Dipl.-Kfm. Michael Scherer
Rz. 96
→ Dazu Aufgaben Gruppe 13
Im Gegensatz zu einem Rat, der normalerweise mündlich erteilt wird, ist ein Gutachten eine ausführliche, objektive, schriftliche und immer juristisch begründete Ausarbeitung des RA über die Sach- und Rechtslage eines bestimmten Sachverhalts. Ein Rat wird nicht oder nur kurz begründet, ein Gutachten beinhaltet alle rechtlichen Gesichtspunkte. Die Ausführung eines Gutachtens ist in der Regel kein Dienst-, sondern ein Werkvertrag. Beachten Sie, dass für ein schriftliches Gutachten zu den Erfolgsaussichten eines Rechtsmittels besondere Gebühren in Nrn. 2100 ff. VV RVG vorgesehen sind (siehe Rdn 100 f.).
Merke:
Ein Gutachten unterscheidet sich vom Rat dadurch, dass es immer ausführlich schriftlich begründet wird.
Rz. 97
Gemäß § 34 Abs. 1 S. 1 RVG sollen die Gebühren für anwaltliche Gutachten vereinbart werden. Zur Gebührenvereinbarung hinsichtlich eines Gutachtens kann sinngemäß auf die Ausführungen zur Gebührenvereinbarung für anwaltliche Beratungstätigkeiten verwiesen werden (Rdn 82 ff.). Es wird sich hier die schriftliche Vereinbarung entweder eines Pauschalhonorars oder eines Zeithonorars anbieten. Dabei wird vorzugsweise eine Zeitgebühr in Betracht kommen, wenn der RA vorab den Umfang der für das Gutachten erforderlichen Arbeiten noch nicht abzusehen vermag.
Falls keine Gebührenvereinbarung getroffen wurde, gelten sinngemäß die vorstehenden Erläuterungen zur Berechnung der "üblichen Vergütung" nach den Vorschriften des BGB. Dies ist in Rdn 89 ff. hinsichtlich der Beratungsgebühr ausführlich dargestellt worden.

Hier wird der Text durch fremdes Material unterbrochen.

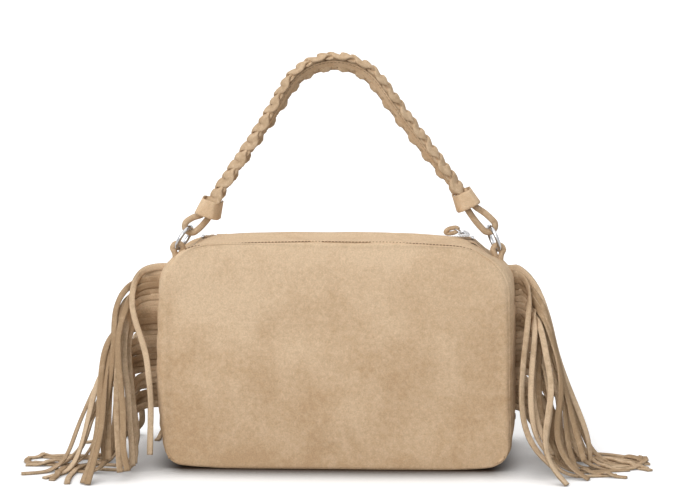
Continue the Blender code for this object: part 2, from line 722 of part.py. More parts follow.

Also wird im Falle des Fehlens einer Gebührenvereinbarung bei der dann nach § 34 Abs. 1 S. 2 RVG notwendigen Ermittlung der "üblichen Vergütung" nach § 632 Abs. 2 BGB für die Ausarbeitung eines schriftlichen Gutachtens eine angemessene Gebühr im Sinne des § 14 Abs. 1 RVG (siehe Rdn 89 ff.) zu finden sein. Die Gutachtengebühr ist in der Regel höher als die Gebühr für einen erteilten Rat, da ein Gutachten arbeitsintensiver sein wird als eine Beratung. Entscheidend für die Höhe der Gutachtengebühr wird insbesondere der Arbeitsaufwand und die Schwierigkeit des Rechtsproblems sein. Bei Streit über die Angemessenheit oder Höhe der Gebühr im Wege der Klage muss das Gericht durch Urteil entscheiden (§ 34 Abs. 1 S. 2 i. V. m. § 315 Abs. 3 S. 2 BGB).
Rz. 98
Die Gutachtengebühr ist auf eine im eventuell anschließenden Verfahren entstehende Verfahrensgebühr nicht anzurechnen, da eine diesbezügliche Anrechnungsvorschrift in § 34 Abs. 2 RVG fehlt.
Rz. 99
Ohne Gebührenvereinbarung beträgt für einen Verbraucher die Höchstgebühr für ein Gutachten 250 Euro gemäß § 34 Abs. 1 S. 3 Hs. 1 RVG.
Merke:
Die Gutachtengebühr sollte vereinbart werden.
Ohne Vereinbarung soll die Gutachtengebühr angemessen im Sinne des § 14 RVG sein.
Ohne Vereinbarung beträgt die Höchstgebühr für einen Verbraucher 250 Euro.
Die Gutachtengebühr wird auf später in derselben Angelegenheit noch entstehende Gebühren nicht angerechnet.